Officials from Harbor Heights and Discovery were members of the committee that proposed the nutrition education component of the grant, which is why they were chosen as test schools.

Peninsula’s new lunch menu goes “above and beyond” standards set by the U.S. Department of Agriculture, said Sid Taylor, the school district’s director of child nutrition.

Students won’t find food that is processed, excessively sweet or filled with preservatives. Among the entrees are pasta, chicken parmesan and sloppy Joes. Students can also pick a deli sandwich. All meals come with vegetables, fruit and milk.

Students at the two test campuses won’t find cafeteria staples such as hot dogs, hamburgers, pretzels with cheese, or even chocolate milk.

The reasons schools have stuck to those foods over the generations, according to Taylor, are cost, simplicity and tradition.

“The typical lunch programs were modeling what fast-food restaurants were doing,” he said.

Typically, the Harbor Heights kitchen prepares meals for about 240 students each day, less than half of its student population. Last week, the count grew to 355 meals a day.

Schneider said schools can recoup the costs of more healthful fare if more families agree to buy the lunches.
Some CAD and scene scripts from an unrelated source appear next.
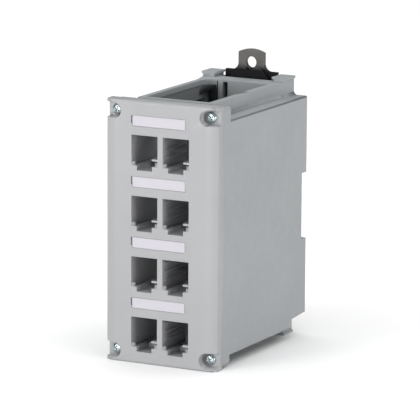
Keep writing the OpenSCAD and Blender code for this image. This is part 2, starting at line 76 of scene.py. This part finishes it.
def set_camera():
    forward = Vector((-math.sin(CAMERA_YAW) * math.cos(CAMERA_PITCH),
                      math.cos(CAMERA_YAW) * math.cos(CAMERA_PITCH),
                      -math.sin(CAMERA_PITCH)))
    level = Vector((math.cos(CAMERA_YAW), math.sin(CAMERA_YAW), 0.0))
    upright = level.cross(forward)
    right = level * math.cos(CAMERA_ROLL) + upright * math.sin(CAMERA_ROLL)
    up = upright * math.cos(CAMERA_ROLL) - level * math.sin(CAMERA_ROLL)
    data = bpy.data.cameras.new("camera")
    data.sensor_width = SENSOR_MM
    data.lens = FOCAL_PIXELS * SENSOR_MM / FRAME_PIXELS
    data.clip_end = 20.0
    camera = bpy.data.objects.new("camera", data)
    bpy.context.scene.collection.objects.link(camera)
    turn = Matrix((right, up, -forward)).transposed().to_4x4()
    camera.matrix_world = Matrix.Translation(CAMERA_PLACE) @ turn
    bpy.context.scene.camera = camera


# Studio

WORLD_STRENGTH = 0.02
CEILING_POWER = 179.0
FRONT_POWER = 14.5
KEY_POWER = 19.0
EDGE_POWER = 20.0


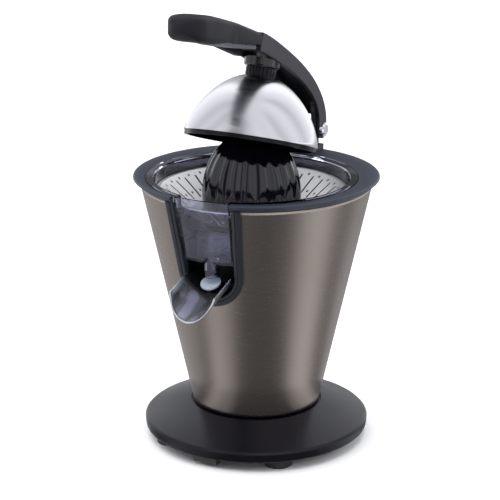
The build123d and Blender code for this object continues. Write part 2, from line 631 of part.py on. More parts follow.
def train_group():
    """Two-step gear train, the spindle with its bushes, and the gearbox round them."""
    wheel_gap = 180 / WHEEL_TEETH
    to_idler = heading(0, BOWL_Y, IDLER_X, IDLER_Y)
    to_motor = heading(IDLER_X, IDLER_Y, 0, MOTOR_Y)
    axle_r = 2.5
    save("output_gear", gear(WHEEL_TEETH, to_idler + wheel_gap, 134, 141, 0, BOWL_Y, SPINDLE_R)
         + tube(9, SPINDLE_R, 141, 145, 0, BOWL_Y))
    save("idler_pinion", gear(PINION_TEETH, to_idler + 180, 129.6, 143, IDLER_X, IDLER_Y,
                              axle_r + RUNNING))
    save("idler_wheel", gear(WHEEL_TEETH, to_motor + wheel_gap, 124, 129.6, IDLER_X, IDLER_Y,
                             axle_r + RUNNING))
    save("motor_pinion", gear(PINION_TEETH, to_motor + 180, 122, 131, 0, MOTOR_Y, MOTOR_SHAFT_R))
    save("idler_axle", cylinder(axle_r, GEARBOX_Z0 + 1, GEARBOX_Z1 + 1.5, IDLER_X, IDLER_Y))

    save("drive_spindle", cylinder(SPINDLE_R, 123.3, 238, 0, BOWL_Y))
    save("lower_bush", tube(7, SPINDLE_R + RUNNING, GEARBOX_Z1 + 0.2, 156, 0, BOWL_Y))
    save("upper_bush", tube(7, SPINDLE_R + RUNNING, 172, 187.5, 0, BOWL_Y))
    save("shaft_seal", tube(7, SPINDLE_R + 2 * RUNNING, 187.5, 190, 0, BOWL_Y)
         + tube(8.6, SPINDLE_R + 2 * RUNNING, 190, 191.6, 0, BOWL_Y))

    housing = cylinder(GEARBOX_R, GEARBOX_Z0, GEARBOX_Z1, GEARBOX_X, GEARBOX_Y)
    housing -= cylinder(GEARBOX_R - 2.5, 119.5, 160, GEARBOX_X, GEARBOX_Y)
    housing += cylinder(9, 106, 119.5, 0, BOWL_Y)
    housing -= cylinder(6.5, 108, 121, 0, BOWL_Y)
    housing -= cylinder(1.7, 100, 110, 0, BOWL_Y)
    housing -= cylinder(4, 110, 125, 0, MOTOR_Y)
    housing += cylinder(5, 119, 123, IDLER_X, IDLER_Y)
    housing -= cylinder(axle_r, GEARBOX_Z0 + 1, 130, IDLER_X, IDLER_Y)
    save("gearbox_housing", housing)

    cover = cylinder(GEARBOX_R, GEARBOX_Z1, 150, GEARBOX_X, GEARBOX_Y)
    cover += cylinder(9.5, 150, 154, 0, BOWL_Y)
    cover -= cylinder(7, GEARBOX_Z1 + 0.2, 160, 0, BOWL_Y)
    cover -= cylinder(SPINDLE_R + 1, 140, 150, 0, BOWL_Y)
    cover -= cylinder(axle_r, 140, GEARBOX_Z1 + 1.5, IDLER_X, IDLER_Y)
    save("gearbox_cover", cover)
    screws = [Pos(GEARBOX_X, GEARBOX_Y, 0) * Rot(0, 0, a) * (cylinder(2.6, 150, 151.6, 44))
              for a in (20, 110, 200, 290)]
    save("gearbox_screws", *screws)


def switch_group():
    """The spindle's plunger, its return spring and the switch below it."""
    spring_z0 = 108.0
    plunger_foot_z = 119.4
    plunger = cylinder(6.3, plunger_foot_z, 123.3, 0, BOWL_Y)
    plunger += cylinder(1.5, 104.5, plunger_foot_z, 0, BOWL_Y)
    save("switch_plunger", plunger)
    coils, wire_r, coil_r = 5, 0.6, 4.6
    length = plunger_foot_z - spring_z0 - 2 * wire_r - 0.2
    helix = Helix(pitch=length / coils, height=length, radius=coil_r)
    spring = sweep(Plane(helix @ 0, z_dir=helix % 0) * Circle(wire_r), path=helix, is_frenet=True)
    save("return_spring", Pos(0, BOWL_Y, spring_z0 + wire_r + 0.1) * spring)
    save("microswitch", block(-5, 5, -18, 1, 90, 100) + cylinder(1.4, 100, 102.2, 0, BOWL_Y))
    bracket = block(-7, 7, -20, -18, 88, GEARBOX_Z0) + block(-7, 7, -18, -9.5, 115, GEARBOX_Z0)
    save("switch_bracket", bracket - cylinder(9, 100, 120, 0, BOWL_Y))


def motor_group():
    """Fan-cooled motor hung under the gearbox."""
    can = tube(MOTOR_R, MOTOR_R - 1.5, MOTOR_Z0, MOTOR_Z1, 0, MOTOR_Y)
    can += tube(MOTOR_R, MOTOR_SHAFT_R + RUNNING, MOTOR_Z1 - 2, MOTOR_Z1, 0, MOTOR_Y)
    save("motor_can", can)
    save("motor_end_cap", tube(MOTOR_R - 1.5, MOTOR_SHAFT_R + RUNNING, MOTOR_Z0, MOTOR_Z0 + 3, 0, MOTOR_Y))
    save("motor_stator", tube(MOTOR_R - 1.5, 18, MOTOR_Z0 + 10, MOTOR_Z1 - 10, 0, MOTOR_Y))
    save("motor_rotor", tube(17.2, MOTOR_SHAFT_R, MOTOR_Z0 + 9, MOTOR_Z1 - 9, 0, MOTOR_Y))
    save("motor_shaft", cylinder(MOTOR_SHAFT_R, 44, 131, 0, MOTOR_Y))
    fan = tube(7, MOTOR_SHAFT_R, 46, 54, 0, MOTOR_Y) + tube(20, 6.9, 46, 47.2, 0, MOTOR_Y)
    for blade in around(block(6.5, 19.5, -0.5, 0.5, 47, 54), 9):
        fan += Pos(0, MOTOR_Y, 0) * blade
    save("cooling_fan", fan)
    plate = cylinder(MOTOR_R, MOTOR_Z1, MOTOR_Z1 + 2.5, 0, MOTOR_Y)
    plate -= cylinder(5, 100, 110, 0, MOTOR_Y)
    for x, y in [(-18.8, 20.7), (18.8, 20.7), (6.8, 46.3)]:
        plate += cylinder(3, MOTOR_Z1 + 2, GEARBOX_Z0, x, y)
    save("motor_mount", plate)


def build_all():
    base_group()
    body_group()
    bezel()
    bowl_group()
    spout_group()
    arm_group()
    dome_group()
    hinge_group()
    train_group()
    switch_group()
    motor_group()


build_all()
os.makedirs("parts", exist_ok=True)
for name, shape in NODES.items():
    export_step(shape, f"parts/{name}.step")
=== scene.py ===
import json
import math

import bmesh
import bpy
from mathutils import Matrix, Vector


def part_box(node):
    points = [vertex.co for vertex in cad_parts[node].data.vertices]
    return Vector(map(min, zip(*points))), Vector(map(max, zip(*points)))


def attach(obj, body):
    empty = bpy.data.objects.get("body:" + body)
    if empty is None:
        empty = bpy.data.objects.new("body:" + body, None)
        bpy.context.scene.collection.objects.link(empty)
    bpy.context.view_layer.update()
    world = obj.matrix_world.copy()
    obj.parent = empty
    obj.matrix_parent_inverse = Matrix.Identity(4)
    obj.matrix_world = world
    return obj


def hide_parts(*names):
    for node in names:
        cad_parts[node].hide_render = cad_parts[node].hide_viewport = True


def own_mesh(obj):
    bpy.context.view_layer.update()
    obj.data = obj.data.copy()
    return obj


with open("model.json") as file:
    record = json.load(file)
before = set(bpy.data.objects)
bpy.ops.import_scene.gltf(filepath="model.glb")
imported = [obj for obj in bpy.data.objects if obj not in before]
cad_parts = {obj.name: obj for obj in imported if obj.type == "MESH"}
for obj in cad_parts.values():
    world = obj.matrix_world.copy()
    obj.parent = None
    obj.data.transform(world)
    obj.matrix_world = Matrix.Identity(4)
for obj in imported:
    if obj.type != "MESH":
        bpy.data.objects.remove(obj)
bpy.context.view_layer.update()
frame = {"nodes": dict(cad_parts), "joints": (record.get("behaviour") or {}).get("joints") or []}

# ---------------------------------------------------------------- places and sizes, from the frame
# Outlines are in millimetres about a local axis, with heights above a level that lies LIFT over the floor.
# A place is the matrix of that axis in the row frame.

MM = 0.001
CONE_Z0 = 27.5
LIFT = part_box("body_shell")[0].z / MM - CONE_Z0


def box_mm(node):
    low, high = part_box(node)
    drop = Vector((0, 0, LIFT))
    return low / MM - drop, high / MM - drop


def joint(name):
    return next(j for j in frame["joints"] if j["name"] == name)


def at(x, y, z):
    """Place at a point given in millimetres."""
    return Matrix.Translation(Vector((x, y, z)) * MM)


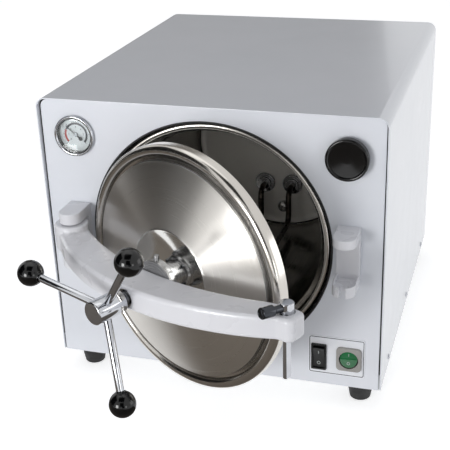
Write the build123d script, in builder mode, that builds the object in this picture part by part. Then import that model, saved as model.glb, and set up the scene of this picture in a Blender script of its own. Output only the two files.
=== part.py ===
from build123d import *
import math
import os

# Tabletop dental autoclave: a painted sheet case round a lying steel pressure
# chamber, closed by a round lid that a swinging crossbar carries on a screw.
# Frame: X to the right, Y to the back, Z up. While the pieces are drawn, the
# face of the front panel is at Y = 0, the chamber's axis is at X = 0, and the
# floor is at Z = 0. The door is drawn shut and turned open when it is written.
# All sizes are millimetres.

# Case
case_width = 400
case_height = 330
case_depth = 448
cover_sheet = 1.5
cover_corner = 12
cover_lip = 6
panel_gap = 1.8
panel_sheet = 2
panel_return = 12
pan_sheet = 2
pan_height = 20
sheet_clearance = 0.2

# Feet
foot_height = 28
foot_top_diameter = 34
foot_bottom_diameter = 25
foot_inset_side = 28
foot_inset_front = 28
foot_inset_rear = 30
foot_round = 2.5

# Screws along the cover's bottom edges
cover_screw_diameter = 7
cover_screw_head = 2
cover_screw_height = 11
cover_screw_count = 3
cover_screw_inset = 60

# Chamber
axis_height = 170.5
chamber_bore = 250
chamber_wall = 2
chamber_depth = 321
chamber_back = 3
rim_front = 4.5
rim_outer_radius = 139
rim_bead_width = 9
rim_throat = 11
rim_socket = 12
rim_bevel = 4
rim_step = 1
trim_clearance = 0.8
trim_width = 2.2
trim_overhang = 1.2
trim_bevel = 0.6
jacket_thickness = 10
jacket_start = 45
jacket_length = 270
saddle_sheet = 2.5
saddle_overhang = 1
saddle_drop = 42
saddle_rear_gap = 8
saddle_flange = 16
saddle_inset = 4

# Heater tube inside the chamber
heater_tube = 8
heater_spacing = 41
heater_offset = -4.5
heater_entry_height = 110
heater_floor_gap = 10
heater_front_gap = 60
heater_bend = 15
heater_reach = 20
heater_tail = 6
fitting_diameter = 30
fitting_length = 7
fitting_nut_diameter = 19.2
probe_diameter = 17
probe_length = 9
probe_height = 75
probe_offset = 3
probe_round = 2

# Brackets on the front panel
bracket_spacing = 318
bracket_shift = 1
bracket_width = 26
bracket_height = 68
bracket_plate = 8
bracket_reach = 42
ear_gap = 42
hinge_offset = 28
hinge_pin_diameter = 10
hinge_blind = 9
hinge_head_diameter = 16
hinge_head_height = 2.5
ear_round = 1.2
running_fit = 0.05
spacer_diameter = 19
spacer_gap = 0.3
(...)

The retired physician said school is the only opportunity for some kids to have a nutritional meal during the day.

The Tacoma School District will also benefit from the federal money, but it has yet to try the new menu, he said.

Bitsy Hatteberg – the mother of two Harbor Heights students, Sophia, 10, and Ella, 6 – said neither girl liked the school lunches before last week.

“They didn’t like the look of the lunches. They didn’t like the smell of the lunches,” she said Friday. “They’ve bought lunch every day this week.”

Vanessa Sawyer, whose son Danny, 9, attends Harbor Heights, said the program can help him develop good eating habits.

“It’s going to stick with them right through adulthood,” she said.